VMware Aria Operations for Networks has been observed to delay alerting about a collector being down by 30 minutes following a collector outage.
VMware vRealize Network Insight 6.9
Aria Operations for Networks 6.10.0
Aria Operations for Networks 6.11.0
Aria Operations for Networks 6.12.0
Aria Operations for Networks 6.12.1
Aria Operations for Networks 6.13.0
Aria Operations for Networks 6.14.0
The delay is inherent to the current design of AON. The following sequence of events explains the behavior:
Health Status Communication: The collector periodically sends its health status to the platform using an RPC channel.
Health Tracking: The platform records the last health update timestamp using a key-value store.
Health Check Mechanism: If no health status update is received within 30 minutes, the platform marks the collector as unhealthy.
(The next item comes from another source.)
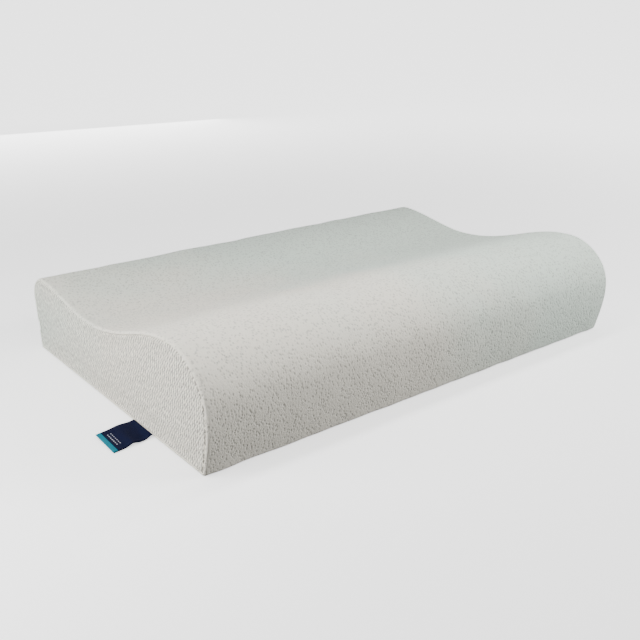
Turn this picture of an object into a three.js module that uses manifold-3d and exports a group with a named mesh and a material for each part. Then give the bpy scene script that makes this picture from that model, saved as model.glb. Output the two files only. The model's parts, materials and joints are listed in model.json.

Alert Generation: The MgmtResourceHealthChecker module utilizes this health check mechanism to trigger an alert in the vRNI UI.
The 30-minute delay is a result of the system’s design, which relies on this interval for health monitoring and alerting.
At this time, there is no workaround to reduce the 30-minute delay. This behavior is hard-coded into the system's health-checking mechanism. Broadcom has identified this as an area for improvement and plans to address the issue in a future release of vRNI.